Client processing must also consider any message without a continuation flag as having been proceeded by an end if the client has sent a begin (that is, messages either IRCIE-untagged and IRCIE-tagged w/o continuation flags while expecting a continue or an end should cause the client to pretend that it has seen an end prior to the triggering message). The same behavior is expected if a client drops from the server before sending the ending message.

Clients should avoid changing IRC nicknames while emitting continuations but clients MAY chose to defensively track said.

It is an error to send continue or end messages without first sending a beginning, and clients SHOULD discard the continuation flags in this case.

Implementations

Commentary vs. CTCP

This protocol is awful, in a sense. It duplicates a huge amount of machinery (signaling, message framing, dispatch) already present for CTCP (see http://www.irchelp.org/irchelp/rfc/ctcpspec.html and http://www.invlogic.com/irc/ctcp.html) and in a sense ought not exist. However, as of this writing, most IRC clients do not properly parse CTCP and choke if either multiple CTCP messages are sent in one IRC line (which is legal) or if the CTCP message does not span the entire IRC line (also legal). Further, clients tend to be bad about ignoring CTCPs they don’t understand, coughing up user-visible noise instead.

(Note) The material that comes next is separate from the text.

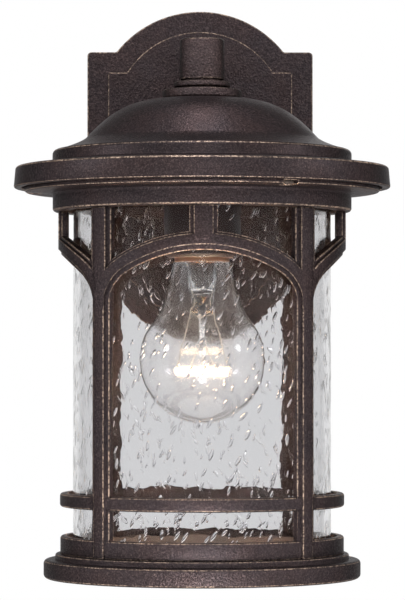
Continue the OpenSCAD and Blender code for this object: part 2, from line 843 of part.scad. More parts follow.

If IRC clients were to properly understand CTCP, the instance labels might be encoded by the introduction of a new command which means “the next IRC message or CTCP ACTION from this client will be on instance …” and send that at the head of the IRC line in question. A similar CTCP may be defined for instance continuation messages with the same semantics as the message defined here. Done correctly, such a CTCP vocabulary would be more flexible than the protocol defined here, allowing one IRC line to carry multiple messages bound for different instances.